*Artist, Inka Essenhigh: My name is Inka Essenhigh. I grew up in Columbus, Ohio, and I've lived in New York since about '91, when I came here for graduate school.
This is called Cheerleaders and Sky. And the medium is just fancy enamel paint. I’d start off with just a plain blue background, I was looking for a way to just get ideas going, and I'd say to myself, well, that's sky. So then I'd just start to doodle, and if I don't like it, I just sand it away. And I was just looking for interesting little forms, and peppy cheerleaders popped out.
When I start drawing, they always turn into people. The people just don't look real. They don't feel real, they're not real. So they're eternal plastic. Made of the future.
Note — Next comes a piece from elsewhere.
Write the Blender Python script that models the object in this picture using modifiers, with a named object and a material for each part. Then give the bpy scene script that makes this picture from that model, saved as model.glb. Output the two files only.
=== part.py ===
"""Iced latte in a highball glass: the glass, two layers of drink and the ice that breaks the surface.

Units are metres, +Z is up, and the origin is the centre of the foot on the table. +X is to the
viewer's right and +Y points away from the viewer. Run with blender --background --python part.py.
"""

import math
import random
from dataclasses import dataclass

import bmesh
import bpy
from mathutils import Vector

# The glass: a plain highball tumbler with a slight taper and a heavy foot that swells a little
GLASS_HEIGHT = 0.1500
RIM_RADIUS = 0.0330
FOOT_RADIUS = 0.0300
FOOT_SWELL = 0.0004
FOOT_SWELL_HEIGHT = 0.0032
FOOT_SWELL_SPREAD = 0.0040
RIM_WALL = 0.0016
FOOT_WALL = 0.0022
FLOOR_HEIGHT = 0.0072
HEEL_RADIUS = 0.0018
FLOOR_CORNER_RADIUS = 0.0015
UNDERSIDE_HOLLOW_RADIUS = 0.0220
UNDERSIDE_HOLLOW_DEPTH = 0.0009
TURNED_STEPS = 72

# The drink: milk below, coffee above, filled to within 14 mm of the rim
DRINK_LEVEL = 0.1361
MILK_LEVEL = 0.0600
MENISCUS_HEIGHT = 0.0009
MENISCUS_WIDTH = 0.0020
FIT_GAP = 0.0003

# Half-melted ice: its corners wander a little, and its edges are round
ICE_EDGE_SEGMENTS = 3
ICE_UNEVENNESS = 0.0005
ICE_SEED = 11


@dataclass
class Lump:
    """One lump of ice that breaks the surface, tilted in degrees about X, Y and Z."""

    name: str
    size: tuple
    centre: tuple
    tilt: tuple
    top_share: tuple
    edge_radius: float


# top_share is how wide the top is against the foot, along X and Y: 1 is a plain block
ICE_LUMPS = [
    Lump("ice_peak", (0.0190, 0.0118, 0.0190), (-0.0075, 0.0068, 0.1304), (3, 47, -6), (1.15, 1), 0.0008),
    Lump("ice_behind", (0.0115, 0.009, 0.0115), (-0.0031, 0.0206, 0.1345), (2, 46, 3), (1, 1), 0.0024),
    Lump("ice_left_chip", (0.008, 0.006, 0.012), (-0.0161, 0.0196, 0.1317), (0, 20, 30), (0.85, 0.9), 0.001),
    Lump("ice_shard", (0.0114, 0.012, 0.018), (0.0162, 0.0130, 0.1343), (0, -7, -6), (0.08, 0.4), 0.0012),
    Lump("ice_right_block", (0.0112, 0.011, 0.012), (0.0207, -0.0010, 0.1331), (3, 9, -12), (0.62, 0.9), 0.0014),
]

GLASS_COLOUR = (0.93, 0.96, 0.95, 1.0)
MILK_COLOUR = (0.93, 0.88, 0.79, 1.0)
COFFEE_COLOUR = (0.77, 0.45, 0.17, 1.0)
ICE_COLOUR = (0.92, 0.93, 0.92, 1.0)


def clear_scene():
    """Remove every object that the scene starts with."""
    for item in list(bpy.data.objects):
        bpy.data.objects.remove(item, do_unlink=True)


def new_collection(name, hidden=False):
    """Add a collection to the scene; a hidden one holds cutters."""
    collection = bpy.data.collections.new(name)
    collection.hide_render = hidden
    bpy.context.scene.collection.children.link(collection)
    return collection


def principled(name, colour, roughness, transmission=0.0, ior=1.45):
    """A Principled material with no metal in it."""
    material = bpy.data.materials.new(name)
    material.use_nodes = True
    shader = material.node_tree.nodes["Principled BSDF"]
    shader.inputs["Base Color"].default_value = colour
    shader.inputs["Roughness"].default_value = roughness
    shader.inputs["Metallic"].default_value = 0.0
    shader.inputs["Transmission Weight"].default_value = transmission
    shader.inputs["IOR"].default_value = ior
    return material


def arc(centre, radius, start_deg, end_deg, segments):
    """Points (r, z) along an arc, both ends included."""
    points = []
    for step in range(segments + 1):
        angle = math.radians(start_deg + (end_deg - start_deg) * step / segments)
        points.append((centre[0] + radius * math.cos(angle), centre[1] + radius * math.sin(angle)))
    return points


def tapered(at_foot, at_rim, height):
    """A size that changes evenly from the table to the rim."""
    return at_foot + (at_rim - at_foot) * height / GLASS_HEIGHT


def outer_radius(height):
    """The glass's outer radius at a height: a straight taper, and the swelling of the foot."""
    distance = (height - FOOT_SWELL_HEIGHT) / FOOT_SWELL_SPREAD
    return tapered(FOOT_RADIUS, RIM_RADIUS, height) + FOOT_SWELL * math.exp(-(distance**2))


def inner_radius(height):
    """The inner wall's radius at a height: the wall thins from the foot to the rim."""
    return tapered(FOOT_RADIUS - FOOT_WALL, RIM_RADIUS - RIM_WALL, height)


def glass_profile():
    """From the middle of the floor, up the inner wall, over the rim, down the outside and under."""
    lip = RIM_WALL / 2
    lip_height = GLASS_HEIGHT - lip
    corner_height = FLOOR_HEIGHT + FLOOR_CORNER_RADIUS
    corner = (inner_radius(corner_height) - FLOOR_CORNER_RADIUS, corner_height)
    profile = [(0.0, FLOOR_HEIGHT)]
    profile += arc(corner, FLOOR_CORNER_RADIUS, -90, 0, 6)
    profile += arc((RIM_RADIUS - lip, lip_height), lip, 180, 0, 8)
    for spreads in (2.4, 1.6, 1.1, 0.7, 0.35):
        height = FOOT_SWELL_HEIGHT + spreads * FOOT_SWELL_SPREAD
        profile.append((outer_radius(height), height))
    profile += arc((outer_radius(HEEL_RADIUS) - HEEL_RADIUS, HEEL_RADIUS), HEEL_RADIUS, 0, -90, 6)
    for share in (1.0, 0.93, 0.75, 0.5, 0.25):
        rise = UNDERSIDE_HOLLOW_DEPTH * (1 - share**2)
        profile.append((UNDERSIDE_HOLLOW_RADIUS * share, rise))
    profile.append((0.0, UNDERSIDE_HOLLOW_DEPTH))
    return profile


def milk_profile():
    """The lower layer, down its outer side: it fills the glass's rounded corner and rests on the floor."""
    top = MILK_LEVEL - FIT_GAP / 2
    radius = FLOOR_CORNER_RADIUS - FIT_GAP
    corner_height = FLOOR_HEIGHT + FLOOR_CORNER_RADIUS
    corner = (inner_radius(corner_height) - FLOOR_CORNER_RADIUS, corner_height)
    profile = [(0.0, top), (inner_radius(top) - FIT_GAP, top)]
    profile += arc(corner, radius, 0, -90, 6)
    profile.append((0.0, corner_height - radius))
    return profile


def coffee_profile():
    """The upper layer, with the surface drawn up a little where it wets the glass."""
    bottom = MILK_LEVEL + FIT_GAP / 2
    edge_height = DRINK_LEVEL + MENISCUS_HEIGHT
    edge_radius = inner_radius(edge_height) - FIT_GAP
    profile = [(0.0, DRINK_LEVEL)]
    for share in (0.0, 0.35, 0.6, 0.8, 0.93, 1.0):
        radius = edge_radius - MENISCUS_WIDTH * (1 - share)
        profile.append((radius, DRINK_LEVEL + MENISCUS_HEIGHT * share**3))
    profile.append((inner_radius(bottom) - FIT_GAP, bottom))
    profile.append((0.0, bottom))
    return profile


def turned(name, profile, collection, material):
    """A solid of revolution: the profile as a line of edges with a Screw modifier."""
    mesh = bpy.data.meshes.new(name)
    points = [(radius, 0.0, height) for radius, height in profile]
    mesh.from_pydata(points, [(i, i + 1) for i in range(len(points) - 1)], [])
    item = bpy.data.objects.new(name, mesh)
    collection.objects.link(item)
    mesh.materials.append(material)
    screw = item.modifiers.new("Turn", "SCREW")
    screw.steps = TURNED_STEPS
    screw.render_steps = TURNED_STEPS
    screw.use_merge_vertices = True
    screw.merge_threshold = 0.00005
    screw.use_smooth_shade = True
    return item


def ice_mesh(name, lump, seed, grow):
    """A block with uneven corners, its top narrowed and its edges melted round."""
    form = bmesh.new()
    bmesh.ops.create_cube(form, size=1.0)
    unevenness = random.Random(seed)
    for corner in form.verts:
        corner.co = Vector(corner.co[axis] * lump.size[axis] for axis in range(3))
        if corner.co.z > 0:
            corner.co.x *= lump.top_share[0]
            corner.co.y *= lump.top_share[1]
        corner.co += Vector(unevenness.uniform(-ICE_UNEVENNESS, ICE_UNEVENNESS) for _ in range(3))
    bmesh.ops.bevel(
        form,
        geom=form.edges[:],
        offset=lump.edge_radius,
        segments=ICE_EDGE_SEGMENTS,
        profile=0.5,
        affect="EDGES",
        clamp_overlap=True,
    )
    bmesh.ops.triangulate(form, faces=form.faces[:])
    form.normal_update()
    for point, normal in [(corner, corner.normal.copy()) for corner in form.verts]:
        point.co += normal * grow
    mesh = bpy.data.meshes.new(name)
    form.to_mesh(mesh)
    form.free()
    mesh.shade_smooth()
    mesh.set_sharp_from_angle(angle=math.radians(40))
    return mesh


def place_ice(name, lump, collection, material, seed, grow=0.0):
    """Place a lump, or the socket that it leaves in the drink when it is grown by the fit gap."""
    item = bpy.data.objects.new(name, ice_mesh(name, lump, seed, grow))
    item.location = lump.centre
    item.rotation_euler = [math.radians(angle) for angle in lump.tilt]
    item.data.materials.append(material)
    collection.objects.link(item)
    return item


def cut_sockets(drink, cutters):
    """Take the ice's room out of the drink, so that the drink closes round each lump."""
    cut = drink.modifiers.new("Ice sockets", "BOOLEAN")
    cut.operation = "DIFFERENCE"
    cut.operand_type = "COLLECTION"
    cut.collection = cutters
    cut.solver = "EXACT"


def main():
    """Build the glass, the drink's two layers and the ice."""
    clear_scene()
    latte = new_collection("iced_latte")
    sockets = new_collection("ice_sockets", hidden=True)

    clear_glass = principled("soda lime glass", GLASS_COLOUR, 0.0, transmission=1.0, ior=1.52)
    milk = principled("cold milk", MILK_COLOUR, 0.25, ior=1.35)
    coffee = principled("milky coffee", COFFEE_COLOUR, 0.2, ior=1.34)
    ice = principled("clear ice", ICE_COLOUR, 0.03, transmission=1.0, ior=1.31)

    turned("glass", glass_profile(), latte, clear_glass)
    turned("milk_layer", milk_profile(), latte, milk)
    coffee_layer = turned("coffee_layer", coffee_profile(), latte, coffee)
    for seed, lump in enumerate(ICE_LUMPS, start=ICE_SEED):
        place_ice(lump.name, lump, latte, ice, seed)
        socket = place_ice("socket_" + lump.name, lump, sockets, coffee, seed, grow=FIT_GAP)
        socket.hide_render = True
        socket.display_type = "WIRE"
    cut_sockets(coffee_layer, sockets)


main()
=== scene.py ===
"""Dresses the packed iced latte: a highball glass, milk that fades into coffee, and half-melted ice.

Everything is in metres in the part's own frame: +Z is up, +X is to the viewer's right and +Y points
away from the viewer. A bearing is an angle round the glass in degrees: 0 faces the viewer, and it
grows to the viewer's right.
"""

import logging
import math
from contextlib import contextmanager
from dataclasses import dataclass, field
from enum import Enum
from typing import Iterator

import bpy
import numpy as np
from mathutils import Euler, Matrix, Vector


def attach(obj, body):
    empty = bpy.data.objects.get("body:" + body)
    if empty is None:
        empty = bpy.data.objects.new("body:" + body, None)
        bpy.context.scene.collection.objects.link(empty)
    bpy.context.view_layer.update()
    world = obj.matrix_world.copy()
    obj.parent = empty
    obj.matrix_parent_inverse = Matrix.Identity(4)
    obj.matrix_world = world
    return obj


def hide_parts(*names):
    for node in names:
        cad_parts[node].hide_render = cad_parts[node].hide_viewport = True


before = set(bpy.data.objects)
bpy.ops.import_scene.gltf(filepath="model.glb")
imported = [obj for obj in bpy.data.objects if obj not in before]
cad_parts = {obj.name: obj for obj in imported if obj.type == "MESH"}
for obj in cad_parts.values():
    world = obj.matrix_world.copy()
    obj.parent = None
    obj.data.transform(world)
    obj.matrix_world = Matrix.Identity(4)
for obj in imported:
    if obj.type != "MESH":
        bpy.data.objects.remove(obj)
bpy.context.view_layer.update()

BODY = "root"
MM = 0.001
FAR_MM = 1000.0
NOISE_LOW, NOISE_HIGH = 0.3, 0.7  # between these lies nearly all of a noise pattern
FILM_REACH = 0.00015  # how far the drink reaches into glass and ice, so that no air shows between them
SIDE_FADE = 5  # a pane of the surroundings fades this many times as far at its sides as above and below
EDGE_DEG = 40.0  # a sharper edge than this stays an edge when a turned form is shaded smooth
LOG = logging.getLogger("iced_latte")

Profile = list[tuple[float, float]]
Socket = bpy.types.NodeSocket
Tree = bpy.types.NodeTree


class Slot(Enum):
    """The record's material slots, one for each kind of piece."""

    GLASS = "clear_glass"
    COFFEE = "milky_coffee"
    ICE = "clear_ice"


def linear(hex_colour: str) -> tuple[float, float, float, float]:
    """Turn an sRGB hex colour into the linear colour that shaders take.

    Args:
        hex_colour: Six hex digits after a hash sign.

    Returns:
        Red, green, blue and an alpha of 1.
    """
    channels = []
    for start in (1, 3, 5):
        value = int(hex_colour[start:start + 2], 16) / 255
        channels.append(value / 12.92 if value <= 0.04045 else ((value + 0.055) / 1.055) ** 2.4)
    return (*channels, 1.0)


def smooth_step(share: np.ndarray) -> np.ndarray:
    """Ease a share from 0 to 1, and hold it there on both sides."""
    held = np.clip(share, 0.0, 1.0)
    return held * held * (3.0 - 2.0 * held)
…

They're not jumping up. They are kind of falling. They're flying apart. But I actually never thought of my paintings as being violent. I always thought of them as being actually more funny. No one's in pain. Absolutely not. It's part of the whole plastic world.
They wear sportswear, and sportswear always went along with the whole plastic-y feeling of the whole painting. There's something kind of brand new about it, and kind of techno looking I liked the patent leather feeling. I liked that there was this sense of authenticity somewhere in the peculiarities of what was going on, but that the surface of it kind of was as pristine as a lot of just products being made. Everything is very smoothed out.
At that time, I really wanted to capture what I thought of as being super contemporary. My goal was to make work that looked like it could not have been made at any other time.